You're going to have a very hard time parsing a language using recursive descent if you don't understand some formal language theory. Recursive descent algorithms have a lot of trouble with left-recursion, and can result in arbitrary backtracking if you're not careful, which can blow up memory and time. To fix left-recursion you need to rewrite your grammar, which means familiarity with formal language theory. To avoid backtracking you typically use an LL(N) or variations thereof, which once again require having a pretty good understanding of formal language theory.
Nah. Source: have done it without formal language theory. You can do most things by printf debugging and kludging.

(Left-recursion? Use a while loop! Mutable state is a pathway to many abilities functional programmers consider unnatural.)

You can definitely write parsers and lexers knowing just enough to be dangerous.

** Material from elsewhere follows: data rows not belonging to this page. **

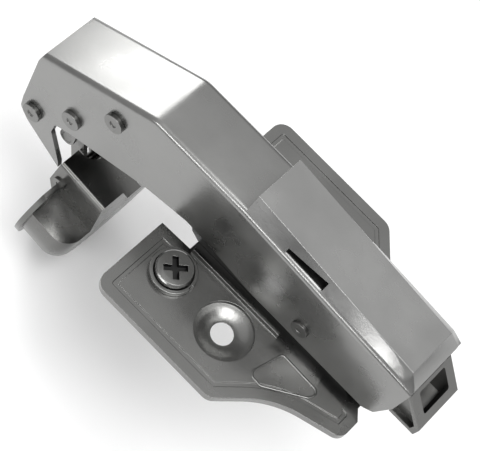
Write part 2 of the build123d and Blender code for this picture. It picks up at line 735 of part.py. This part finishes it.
def box_shape(inset):
    """Raised box of the cup, or its hollow when inset by the sheet."""
    with BuildPart() as box:
        with BuildSketch(cup_side):
            with BuildLine():
                Polyline(
                    (-box_proud - 6 * inset, box_top - inset),
                    (box_length - box_proud - inset, box_top - inset), (bowl_depth - inset, bowl_top),
                    (bowl_depth - inset, 0), (-6 * inset, 0), (-6 * inset, bowl_top - 1.0),
                    (-box_proud - 6 * inset, bowl_top + 2.5), close=True)
            make_face()
        extrude(amount=box_half - inset, both=True)
        crown = box.edges().group_by(cup_rise)[-1].filter_by(Axis.Y, reverse=True)
        fillet(crown, radius=box_bend - inset / 2)
    return box.part


def bowl_shape(inset):
    """Round bowl of the cup, or its hollow when inset by the sheet."""
    with BuildPart() as bowl:
        with BuildSketch(cup_plane.offset(-2 * inset)):
            Circle(bowl_r - inset)
        extrude(amount=bowl_depth + inset)
        rims = bowl.edges().filter_by(GeomType.CIRCLE).sort_by(cup_axis)
        fillet(rims[-1], radius=bowl_round - inset)
        with BuildSketch(cup_side):
            with Locations((0, bowl_top - inset + 2 * bowl_r)):
                Rectangle(8 * bowl_r, 4 * bowl_r)
        extrude(amount=2 * bowl_r, both=True, mode=Mode.SUBTRACT)
    return bowl.part


with BuildPart() as hinge_cup:
    with BuildSketch(cup_plane):
        Circle(flange_r)
        with Locations((flange_cut + flange_r, 0)):
            Rectangle(2 * flange_r, 4 * flange_r, mode=Mode.SUBTRACT)
    extrude(amount=flange_t)
    add(bowl_shape(0))
    add(box_shape(0))
    with BuildSketch(cup_side):
        with Locations((box_length - box_proud, box_top - cup_sheet / 2)):
            Rectangle(2 * tab_l, cup_sheet)
    extrude(amount=tab_half, both=True)
    add(bowl_shape(cup_sheet), mode=Mode.SUBTRACT)
    add(box_shape(cup_sheet), mode=Mode.SUBTRACT)
    with BuildSketch(cup_plane.offset(-flange_t)):
        Circle(bowl_r - cup_sheet)
        with Locations((bowl_top - cup_sheet + 2 * bowl_r, 0)):
            Rectangle(4 * bowl_r, 8 * bowl_r, mode=Mode.SUBTRACT)
    extrude(amount=3 * flange_t, mode=Mode.SUBTRACT)
    with BuildSketch(cup_plane.offset(-2 * box_proud)):
        with Locations((box_top, 0)):
            Rectangle(4 * cup_sheet, 2 * box_slot_half)
    extrude(amount=box_proud + box_slot_end - box_slot_half, mode=Mode.SUBTRACT)
    with BuildSketch(Plane(origin=(cup_x + box_top * sin_tilt, 0, cup_z + box_top * cos_tilt),
                           x_dir=(cos_tilt, 0, -sin_tilt), z_dir=(sin_tilt, 0, cos_tilt))):
        with Locations((box_slot_end - box_proud - box_slot_half, 0)):
            Circle(box_slot_half)
    extrude(amount=2 * cup_sheet, both=True, mode=Mode.SUBTRACT)
    with Locations((cup_pivot[0], 0, cup_pivot[1])):
        Cylinder(pin_d / 2 + seat, 2 * box_half, rotation=(90, 0, 0), mode=Mode.SUBTRACT)
    for y in (-1, 1):
        with Locations((cup_pivot[0], y * (box_half + cup_head_t), cup_pivot[1])):
            Cylinder(cup_head_d / 2 + slide_gap, 2 * cup_head_t, rotation=(90, 0, 0), mode=Mode.SUBTRACT)
save(hinge_cup.part, "hinge_cup")

# ---- cover cap ----
def cover_section(x, bottom, wide, skirt, half, top, rim):
    """Section of the cover across the arm."""
    with BuildSketch(Plane.YZ.offset(x)) as section:
        with BuildLine():
            Polyline((-bottom, rim), (-wide, skirt), (-half, top), (half, top), (wide, skirt),
                     (bottom, rim), close=True)
        make_face()
    return section.sketch


rim_front = arm_crest_z + seat
rim_back = arm_back_z + (arm_back_x - cover_end) * back_slope + seat
rim_tail = arm_back_z + seat
foot = cover_half - 1.1
with BuildPart() as cover_tail:
    add(cover_section(cover_end, foot, cover_half, cover_skirt_back, cover_top_half, cover_top_back, rim_back))
    add(cover_section(cover_back, foot, cover_half, rim_tail + 0.3, foot, rim_tail + 0.6, rim_tail))
    loft(ruled=True)
with BuildPart() as cover_hollow:
    add(cover_section(cover_front + cover_t, foot - cover_t + 0.2, cover_half - cover_t, cover_skirt_front,
                      cover_top_half - cover_t / 2, cover_top_front - cover_t, rim_front - 2.0))
    add(cover_section(cover_end - cover_t, foot - cover_t + 0.2, cover_half - cover_t, cover_skirt_back,
                      cover_top_half - cover_t / 2, cover_top_back - cover_t, rim_back - 2.0))
    loft(ruled=True)
with BuildPart() as cover_cap:
    add(cover_section(cover_front, foot, cover_half, cover_skirt_front, cover_top_half, cover_top_front, rim_front))
    add(cover_section(cover_end, foot, cover_half, cover_skirt_back, cover_top_half, cover_top_back, rim_back))
    loft(ruled=True)
    ridge = cover_cap.edges().group_by(Axis.Z)[-1]
    add(cover_tail.part)
    add(cover_hollow.part, mode=Mode.SUBTRACT)
    with BuildSketch(side):
        with Locations(((notch_front + notch_back) / 2, cover_notch_z - 5.0)):
            Rectangle(notch_back - notch_front, 10.0)
    extrude(amount=2 * cover_half, both=True, mode=Mode.SUBTRACT)
    for y in (-clip_y, clip_y):
        with Locations(((clip_front + clip_back) / 2, y, (clip_foot_z + clip_root_z) / 2)):
            Box(clip_back - clip_front, clip_t, clip_root_z - clip_foot_z)
save(cover_cap.part, "cover_cap")
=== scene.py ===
import math

import bmesh
import bpy
from mathutils import Matrix, Quaternion, Vector
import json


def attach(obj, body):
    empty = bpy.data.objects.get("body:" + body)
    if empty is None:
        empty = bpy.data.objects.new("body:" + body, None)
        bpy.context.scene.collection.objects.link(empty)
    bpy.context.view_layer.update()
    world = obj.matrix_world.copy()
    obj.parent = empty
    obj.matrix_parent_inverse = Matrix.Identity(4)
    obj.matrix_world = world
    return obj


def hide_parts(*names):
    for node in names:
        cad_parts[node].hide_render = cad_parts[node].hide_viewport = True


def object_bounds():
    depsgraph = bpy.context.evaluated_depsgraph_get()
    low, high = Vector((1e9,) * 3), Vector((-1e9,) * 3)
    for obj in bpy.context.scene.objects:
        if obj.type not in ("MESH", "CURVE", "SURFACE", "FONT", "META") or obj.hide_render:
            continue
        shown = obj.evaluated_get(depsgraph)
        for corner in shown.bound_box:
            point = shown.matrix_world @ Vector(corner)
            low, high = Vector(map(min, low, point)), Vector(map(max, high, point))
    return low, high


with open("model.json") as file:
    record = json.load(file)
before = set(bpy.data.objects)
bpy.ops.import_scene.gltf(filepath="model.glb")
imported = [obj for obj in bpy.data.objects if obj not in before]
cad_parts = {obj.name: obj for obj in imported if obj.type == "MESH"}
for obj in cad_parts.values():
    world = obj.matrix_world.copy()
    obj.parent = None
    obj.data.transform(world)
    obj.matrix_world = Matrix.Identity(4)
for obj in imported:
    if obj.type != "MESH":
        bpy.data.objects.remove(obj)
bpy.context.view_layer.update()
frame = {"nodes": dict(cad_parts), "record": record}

MM = 0.001
BODY_OF = {node: body for body, nodes in frame["record"]["behaviour"]["bodies"].items() for node in nodes}

# ---- pressed pieces: meshing, in mm and degrees ----
WELD_GAP = 0.004
FLAT_ANGLE = 0.15
EDGE_ANGLE = 28
EDGE_STEPS = 3
SHARP_ANGLE = 35

# ---- height cam: the recess painted darker as shade, in mm ----
CAM_MIDDLE = (-15.4, -15.2)
RECESS_REACH = 2.7
RECESS_LOW = 2.5
RECESS_HIGH = 4.5

# ---- springs, in mm, with side view points as (x, z) ----
COIL_PITCH = 0.94               # share of the wire's width from turn to turn
COIL_STEPS = 28
WIRE_SIDES = 14
TIP_RINGS = 8
GUIDE_PIVOT = (-43.2, 15.5)
UPPER_PIVOT = (-49.77, 8.55)
CLOSING_WIRE = 1.0
CLOSING_RADIUS = 1.95
CLOSING_TURNS = 4
CLOSING_SIDE = 1.95
CLOSING_LEG = 6.2
CLOSING_LEG_TOP = 21.6
LEVER_PIVOT = (24.5, 10.0)
RELEASE_WIRE = 0.7
RELEASE_RADIUS = 1.8
RELEASE_TURNS = 5
RELEASE_SIDE = 1.64
RELEASE_LEG_TOP = 13.3
RELEASE_FOOT = (35.0, 10.7)

# ---- bead round the panel of each wing, in mm, with points as (x, y) ----
PANEL = ((9.3, 18.6), (11.2, 10.5), (21.8, 10.8), (20.9, 13.2), (12.6, 18.8))
PLATE_TOP = 1.9
BEAD_RADIUS = 0.28
BEAD_SUNK = 0.45                # share of the radius below the plate's top
BEAD_CORNER = 1.1
BEAD_CORNER_STEPS = 8
BEAD_SIDES = 12

# ---- studio ----
FLOOR_DROP = 1.0                # mm below the lowest point
FLOOR_REACH = 3.0               # m
PAPER_WHITE = 0.93
PAPER_ROUGH = 0.9
AIR_HEIGHTS = (0.05, 0.95)
AIR_STRENGTHS = (0.28, 0.95)
CAMERA_PLACE = (0.01932, -0.16514, 0.30414)
CAMERA_VIEW = (-0.09438, 0.48436, -0.86977)
CAMERA_ROLL = 35.547
CAMERA_LENS = 128.75
CAMERA_SENSOR = 36.0
CAMERA_NEAR = 0.01
CAMERA_FAR = 20.0


# ---- helpers ----
def placed(name, data):
    """New object for a mesh, lamp or camera, linked to the scene."""
    thing = bpy.data.objects.new(name, data)
    bpy.context.scene.collection.objects.link(thing)
    return thing


def smooth(mesh):
    """Smooth shading on every face."""
    for face in mesh.polygons:
        face.use_smooth = True


def map_range(tree, source, target):
    """Node that maps one range onto another, each given as its low and high end."""
    node = tree.nodes.new("ShaderNodeMapRange")
    for label, value in zip(("From Min", "From Max", "To Min", "To Max"), (*source, *target)):
        node.inputs[label].default_value = value
    return node


def noise(tree, scale, detail):
    """Noise node of a given scale."""
    node = tree.nodes.new("ShaderNodeTexNoise")
    node.inputs["Scale"].default_value = scale
    node.inputs["Detail"].default_value = detail
    return node


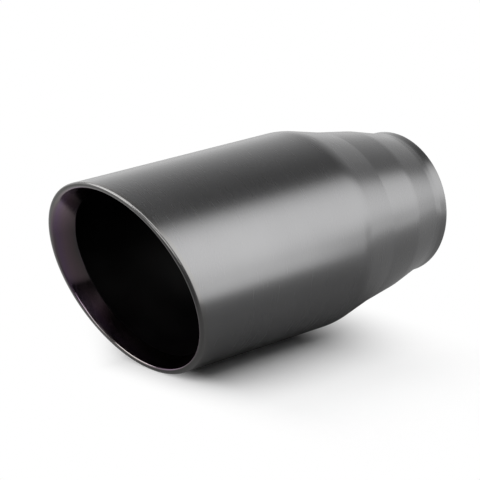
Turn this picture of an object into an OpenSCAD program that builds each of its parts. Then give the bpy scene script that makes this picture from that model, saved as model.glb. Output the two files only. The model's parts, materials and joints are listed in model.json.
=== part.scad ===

I remember being in the PHP culture where people wrote regex-based hacks instead of the character-at-a-time or token-at-a-time state machines or state machine + a stack kind of things which would be too slow in a language like that.

The less you know the faster you get in trouble when things get tough.

My statement was specific to recursive descent parsing.
But recursive descent parsing is implemented with functions operating on parser state. The whole point of it is that it's very easy to write a parser because the abstraction exactly matches to function calling in programming languages. So you can do the whole range of pl primitives too.